Para dejar tu huella en el mundo hay que lanzar una bengala, anunciar que estás o estuviste en esta tierra, dejar rastro de tu existencia.
Que tu paso por este mundo no haya sido en vano. Que tenga un sentido, una razón de ser. Para esto, hay quienes deciden tener descendencia familiar, perpetuar su existencia con su apellido y, hasta a veces, su nombre a manera de seguir existiendo en el otro.
Yo no sé si deseo la maternidad, pero si -como todos y como todas- deseo dejar mi huella en el mundo. Deseo pensar que alguien mencionará vagamente mi nombre, quizá como queja, como mal augurio o como lección de lo que no hay que hacer. El deseo de trascender es universal, y alineada con ese deseo, comparto esta II entrega de Fragmentos.
A: No hay nada peor que no tener ganas de luchar.
Yo era una niña de apenas unos 7 años, en clase de natación practicando “clavados”. Tímida y robusta, el traje de baño me apretaba por debajo del ombligo. Estaba a escasos 30 centímetros separada del filo de la alberca.
Todos ya lo habían intentado y se acercaba el final de la clase. Yo le di vueltas a la instructora para que no me viera, pero no me salvé, me dijo muy amablemente que lo intentara. Ella no era mala, trataba de hacer su trabajo, pero, cuando me dijo que lo intentara me llené de vergüenza, todos saltaban con alegría, como niños felices.
Yo moría de miedo, sentía que me iba a golpear terriblemente en mi tobillo o que algo se atoraría en mi cuello y no podría volver a mirar la luz del día, así era siempre que un reto físico se me atravesaba, pensaba que me pasaría lo peor de lo peor, por eso cada que podía le sacaba la vuelta.
Ese día fue imposible, la instructora estaba decidida a que lo intentara. Subí a aquel pedestal, me coloqué en posición flecha, ella contó lentamente: 1… 2… ¡3! … No pasó nada. Me miró expresando paciencia, y volvió a contar. Se me cansaron los brazos, fingí volver a acomodarme, sacudir un poco el cuerpo y regresar a la posición.
– ¿Lista? Preguntó.
Moví la cabeza asentando tímidamente. Obviamente no estaba lista, moría de miedo, aunque ya sabía nadar, moría de miedo, esa distancia me daba pavor, pensaba:
– ¿Por qué no usar las amigables escaleras? Nada me pasará si ocupo las escaleras, tienen un barandal muy confiable, te ayudan a prepararte poco a poco para sentir el agua y…

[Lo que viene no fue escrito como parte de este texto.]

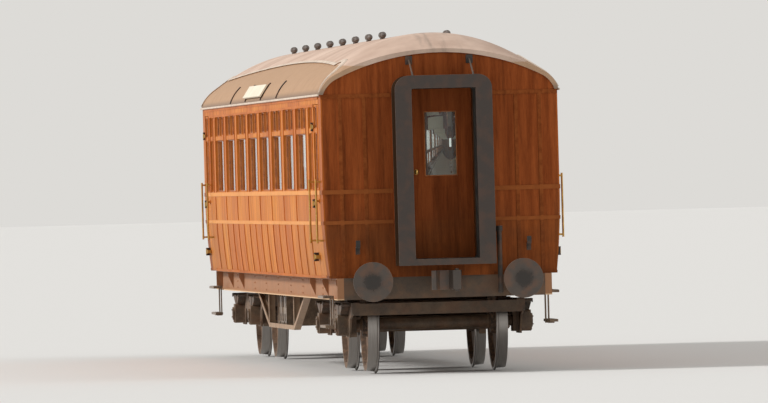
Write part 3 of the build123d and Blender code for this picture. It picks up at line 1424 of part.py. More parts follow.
def add_body():
    """Sides, ends, doors, roof and what is fixed to them."""
    side = side_wall()
    add("side_left", side)
    add("side_right", turned(side))
    glass = side_glass()
    add("window_glass_left", *glass)
    add("window_glass_right", *[turned(one) for one in glass])
    add("cantrails", *both_ends([cantrail()]))
    front = end_wall()
    add("end_wall_front", front)
    add("end_wall_rear", turned(front))
    add("roof", roof())
    add("gutters", *both_ends([gutter(), rain_strip()]))
    doors = {
        "front_left": door(DOOR_IN_X, DOOR_OUT_X, DOOR_OUT_X),
        "rear_left": door(-DOOR_OUT_X, -DOOR_IN_X, -DOOR_IN_X),
    }
    for name, other in (("front_left", "rear_right"), ("rear_left", "front_right")):
        panel, glass = doors[name]
        add(f"door_{name}", panel)
        add(f"door_{name}_glass", *glass)
        add(f"door_{other}", turned(panel))
        add(f"door_{other}_glass", *[turned(one) for one in glass])
    hinges = side_door_hinges(DOOR_OUT_X, 1) + side_door_hinges(-DOOR_IN_X, 1) + gangway_hinges()
    add("door_hinges", *both_ends(hinges))
    leaf = gangway_door()
    add("gangway_door_front", leaf)
    add("gangway_door_rear", turned(leaf))
    plate, bellows = gangway()
    add("gangway_frames", *both_ends([plate]))
    add("gangway_bellows", *both_ends([bellows]))
    add("ventilators", *[ventilator(x, side * VENT_Y) for x in bays() for side in (-1, 1)])
    add("roof_boards", *both_ends([roof_board()]))
    add("roof_board_brackets", *both_ends(board_brackets()))
    places = [side * x for x in (DOOR_OUT_X + RAIL_FROM_DOOR, DOOR_IN_X - RAIL_FROM_DOOR) for side in (-1, 1)]
    add("handrails", *both_ends([handrail(x) for x in places]))


def add_saloon():
    """The partitions, seats, tables and racks."""
    add("partitions", *both_ends([partition()]))
    rows = [(x, side, ends) for x, ends in seat_rows() for side in (-1, 1)]
    add("seats", *[solid for row in rows for solid in seat_pair(*row)])
    add("seat_frames", *[seat_frame(*row) for row in rows])
    add("tables", *[solid for x in bays() for side in (-1, 1) for solid in table(x, side)])
    add("luggage_racks", *both_ends([rack()]))


def add_underframe():
    """The underframe and all that hangs from it."""
    add("underframe", *underframe())
    add("truss_rods", *both_ends([truss()]))
    add("floor", *floor())
    add("buffers", *both_ends([buffer(1), buffer(-1)]))
    add("couplers", *both_ends([coupler()]))
    steps = footsteps()
    add("footsteps", *both_ends(steps + [mirrored(step) for step in steps]))
    add("battery_boxes", *both_ends(battery_box()))
    add("brake_cylinders", *both_ends(brake_cylinder()))
    add("dynamo", *dynamo())
    add("pipe_stubs", *both_ends([pipe_stubs()]))


def add_bogies():
    """Both bogies and their four wheelsets."""
    frame = bogie_frame()
    beam = bolster()
    boxes = axleboxes()
    stations = (-WHEELBASE / 2, WHEELBASE / 2)
    springs = [leaf_spring(x, side) for x in stations for side in (-1, 1)] + coil_springs()
    brakes = brake_gear()
    for name, x in (("front", BOGIE_X), ("rear", -BOGIE_X)):
        add(f"bogie_{name}_frame", *place(frame, x))
        add(f"bogie_{name}_bolster", *place([beam], x))
        add(f"bogie_{name}_axleboxes", *place(boxes, x))
        add(f"bogie_{name}_springs", *place(springs, x))
        add(f"bogie_{name}_brakes", *place(brakes, x))
    axles = [bogie + side * WHEELBASE / 2 for bogie in (BOGIE_X, -BOGIE_X) for side in (1, -1)]
    for number, x in enumerate(axles, 1):
        add(f"wheelset_{number}_wheels", *wheels(x))
        add(f"wheelset_{number}_axle", axle(x))


def main():
    """Builds every sub-part and writes one file for each."""
    add_body()
    add_saloon()
    add_underframe()
    add_bogies()
    os.makedirs("parts", exist_ok=True)
    for name, solids in parts.items():
        shape = solids[0] if len(solids) == 1 else Compound(solids)
        export_step(shape, f"parts/{name}.step")


main()
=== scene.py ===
"""Passenger coach: finishes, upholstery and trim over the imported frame.

Metres. +X is the front end, +Y the left side and +Z up, as in the frame. Each sub-assembly
is a class that dresses its CAD nodes and builds its own pieces.
"""

import logging
import math
from collections.abc import Iterable, Sequence
from dataclasses import dataclass, field, replace
from enum import Enum
from functools import cached_property

import bmesh
import bpy
from mathutils import Matrix, Vector, noise
from mathutils.bvhtree import BVHTree

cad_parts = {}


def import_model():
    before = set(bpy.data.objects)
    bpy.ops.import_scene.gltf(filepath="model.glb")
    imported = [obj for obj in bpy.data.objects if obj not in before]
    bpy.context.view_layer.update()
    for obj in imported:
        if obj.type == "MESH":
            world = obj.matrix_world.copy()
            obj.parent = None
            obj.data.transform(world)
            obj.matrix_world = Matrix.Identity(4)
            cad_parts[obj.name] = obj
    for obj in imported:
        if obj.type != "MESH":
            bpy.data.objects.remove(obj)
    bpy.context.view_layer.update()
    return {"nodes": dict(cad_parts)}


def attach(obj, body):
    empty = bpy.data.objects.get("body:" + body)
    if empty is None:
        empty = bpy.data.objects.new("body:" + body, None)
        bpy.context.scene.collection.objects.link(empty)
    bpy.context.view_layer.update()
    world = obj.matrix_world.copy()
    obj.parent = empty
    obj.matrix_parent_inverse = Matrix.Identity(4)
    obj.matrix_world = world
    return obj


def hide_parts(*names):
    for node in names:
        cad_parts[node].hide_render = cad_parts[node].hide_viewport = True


log = logging.getLogger("coach")

COACH = "coach_body"

HALF_WIDTH = 1.3715
END_X = 9.3725
BOGIE_X = 6.553
HALF_BASE = 1.295
AXLE_Z = 0.573
WAIST_Z = 2.118
SILL_Z = 2.158
CANTRAIL_Z = 3.248
TURN_RADIUS = 8.1975
BOW_RADIUS = 7.3
BAY = 1.8288
BUFFER_Y = 0.868
BUFFER_Z = 1.082

HALF_TURN = Matrix.Rotation(math.pi, 4, "Z")
FLIP_Y = Matrix.Diagonal((1.0, -1.0, 1.0, 1.0))
FLIP_X = Matrix.Diagonal((-1.0, 1.0, 1.0, 1.0))

Colour = tuple[float, float, float]
Place = Sequence[float]
Shape = bmesh.types.BMesh
Mesh = bpy.types.Mesh


class Run(Enum):
    """Which way a grain runs, as stretches along X, Y and Z."""

    LENGTHWISE = (0.35, 6.0, 6.0)
    UPRIGHT = (6.0, 6.0, 0.35)


class End(Enum):
    """An end of the coach."""

    FRONT = "front"
    REAR = "rear"

    @property
    def turn(self) -> Matrix:
        """The move that takes a front part to this end."""
        return Matrix() if self is End.FRONT else HALF_TURN


class Side(Enum):
    """A side of the coach."""

    LEFT = "left"
    RIGHT = "right"

    @property
    def turn(self) -> Matrix:
        """The half turn that takes a left part to this side."""
        return Matrix() if self is Side.LEFT else HALF_TURN

    @property
    def mirror(self) -> Matrix:
        """The reflection that takes a left part to this side."""
        return Matrix() if self is Side.LEFT else FLIP_Y


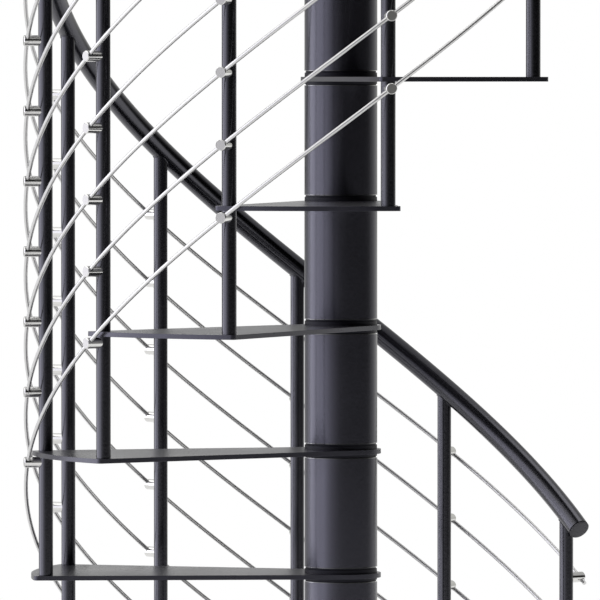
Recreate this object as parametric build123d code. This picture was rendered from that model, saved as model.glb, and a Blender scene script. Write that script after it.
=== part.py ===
from build123d import *
import os
from math import acos, cos, degrees, radians, sin, tan

# Steel spiral staircase. Millimetres, +Z up, origin on the floor at the column's axis.
# It climbs anticlockwise seen from above. Post 0 stands on the floor and post k on
# tread k, at the tread's upper corner, and passes through the corner of tread k + 1.

# ---- driving sizes -------------------------------------------------------------
RISER = 216.0          # top of one tread to top of the next
RISERS = 12            # floor to landing
TURN = 30.0            # degrees of plan that each tread turns
FIRST_BEARING = 40.0   # bearing of post 0 from +X
LANDING_BAYS = 2       # bays of the balustrade along the landing

COLUMN_R = 63.5        # outside of the column
HUB_RIM = 6.5          # how far each plate's round inner end stands out of the column
TREAD_R = 540.0        # rim of each plate
PLATE_T = 8.0          # tread and landing plate
CORNER_R = 8.0         # rim's two corners

POST_R = 12.4          # balustrade posts
POST_TO_RIM = 22.6     # post's axis to the plate's rim
POST_TO_EDGE = 20.0    # post's axis to the plate's straight edge
POST_PLAY = 0.3        # round a post where it passes through a plate

RAIL_R = 18.7          # handrail
RAIL_HEIGHT = 1166.0   # handrail's axis above the tread that the post stands on
RAIL_OVERHANG = 45.0   # past the first and last posts
RAIL_SEAT = 0.3        # a post's coped top to the handrail
PLUG_T = 5.0           # handrail's end plug
PLUG_EDGE = 3.5        # chamfer of its rim

RODS = 8               # rods of the balustrade
ROD_R = 3.7            # to the corners of the six-sided rod
ROD_PAST_RIM = 8.9     # rods' axes outside the plates' rims
ROD_LOWEST = 196.3     # lowest rod's axis above the tread
ROD_PITCH = 121.7      # one rod's axis to the next, straight up
ROD_OVERHANG = 18.0    # past the first and last posts
ROD_PLAY = 0.4         # round a rod in its clip

CLIP_R = 8.8           # to the corners of the six-sided clip
CLIP_PAST_ROD = 7.6    # clip's outer face beyond the rod's axis
CLIP_SEAT = 0.3        # a clip's inner face to its post

FOOT_R = 160.0         # foot plate
FOOT_T = 10.0
ANCHORS = 4
ANCHOR_CIRCLE_R = 125.0
ANCHOR_HOLE_R = 7.0

TOP_CAP_H = 33.0       # cap that closes the column on the landing plate
TOP_CAP_EDGE = 8.0     # chamfer of its rim

FLANGE_START = 90.0    # landing's fixing flange, along the edge from the hub's tangent
FLANGE_LENGTH = 410.0
FLANGE_DEPTH = 70.0
FLANGE_T = 8.0
FLANGE_HOLE_R = 6.0
FLANGE_HOLE_INSET = 80.0

RUN = 15.0             # degrees of plan in each straight run of the handrail and rods

# ---- sizes that follow ---------------------------------------------------------
HUB_R = COLUMN_R + HUB_RIM
POST_RING = TREAD_R - POST_TO_RIM
ROD_RING = TREAD_R + ROD_PAST_RIM
POSTS = RISERS + LANDING_BAYS
LANDING_TURN = LANDING_BAYS * TURN
LANDING_TOP = RISERS * RISER
LEVEL_FROM = RISERS * TURN - RUN / 2   # where the handrail and rods turn level
CLIP_LENGTH = ROD_RING + CLIP_PAST_ROD - POST_RING - POST_R - CLIP_SEAT

# A plate's straight edges are tangents of its hub that pass POST_TO_EDGE outside its
# corner posts. Both angles are seen from the column, from the corner post's bearing.
EDGE_NORMAL = degrees(acos((HUB_R - POST_TO_EDGE) / POST_RING))
RIM_CORNER = EDGE_NORMAL - degrees(acos(HUB_R / TREAD_R))


# ---- places round the column ---------------------------------------------------
def at(radius, bearing, z=0.0):
    """A point by its radius, its bearing from post 0 and its height."""
    angle = radians(FIRST_BEARING + bearing)
    return Vector(radius * cos(angle), radius * sin(angle), z)


def climbed(bearing):
    """Height that the handrail and rods have gained at a bearing."""
    return RISER * min(bearing, LEVEL_FROM) / TURN


def deck(post):
    """Height of the floor, tread or landing that a post stands on."""
    return RISER * min(post, RISERS)


def run_direction(radius, post):
    """Along the handrail or a rod where it passes a post."""
    bearing = post * TURN
    rise = climbed(bearing + RUN / 2) - climbed(bearing - RUN / 2)
    plan = at(1, bearing + 90) * (2 * radius * tan(radians(RUN / 2)))
    return (plan + Vector(0, 0, rise)).normalized()


def climbing_path(radius, height, overhang):
    """Straight runs that touch the pitch circle at the posts and turn between them."""
    last = (POSTS - 1) * TURN
    reach = radius / cos(radians(RUN / 2))
    start = at(radius, 0, height) - run_direction(radius, 0) * overhang
    end = at(radius, last, height + climbed(last)) + at(1, last + 90) * overhang
    turns = int(last / RUN)
    bends = [RUN * (i + 0.5) for i in range(turns)]
    middle = [at(reach, b, height + climbed(b)) for b in bends]
    return Polyline(start, *middle, end)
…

¡Tres! escuché, regresando al presente. Ella seguía ahí esperando que me lanzara. Miré alrededor, poco a poco los demás iban saliendo de la alberca, la clase había terminado, pero ella no se rendiría. ¿Y yo? ¡Yo ya estaba rendida! sabía que no iba a saltar de ahí, pero, tampoco era lo suficientemente valiente para aceptar la derrota y comunicárselo. Debí decirle:
– ¡No quiero hacerlo! Muero de miedo y no lo veo necesario, existen miles de maneras de llegar al agua, ¿por qué tengo que elegir la forma que más miedo me genera?
Pero eso solo pasaba en mi mente. Cuando ella preguntaba: ¿quieres intentarlo? Yo afirmaba tímidamente con la cabeza. Contó hasta 3 varias veces más… En un momento me tomó de la espalda y me dijo: si quieres te empujo un poco, eso te ayudará a animarte. Asenté de nuevo.
Inició el conteo: uno, dos… ¡tres! Sentí su empujón, pero mi cuerpo ya se había prevenido con mayor rigidez para que nada pudiera moverme del lugar. Me miró confundida y tenía toda la razón, yo le había dicho que Sí quería intentarlo, le había dicho que SI me empujara, pero en realidad desde el principio yo estaba rendida. No quería intentarlo, tenía miedo al fracaso, pero tampoco quería decírselo, tenía miedo a ser una fracasada.
Había pasado un buen rato, la alberca estaba vacía, casi toda la instalación estaba vacía, debíamos irnos. Me miró triste diciendo: a la siguiente clase lo intentamos. Vi en sus ojos la decepción. Lo demás fue puro silencio, no quise contárselo a nadie, yo también estaba triste, decepcionada. Extrañada de no querer hacerlo, pero más allá de no poder decir: No quiero hacerlo.
Muchos años después de palabras ahogadas en la garganta, las clases de natación surgieron efecto. Empezaron a salir cual clavados impulsados por la instructora.
Ya no importaba si tenía miedo, si pasaran por mi cabeza pensamientos catastróficos. Aprendí a decir lo que pienso y siento, lo que sueño y creo. A luchar por las batallas que me interesan y a dejar ir las que carecen de significado. Con muchos errores y algunos aciertos, esa es mi forma de lanzar una bengala.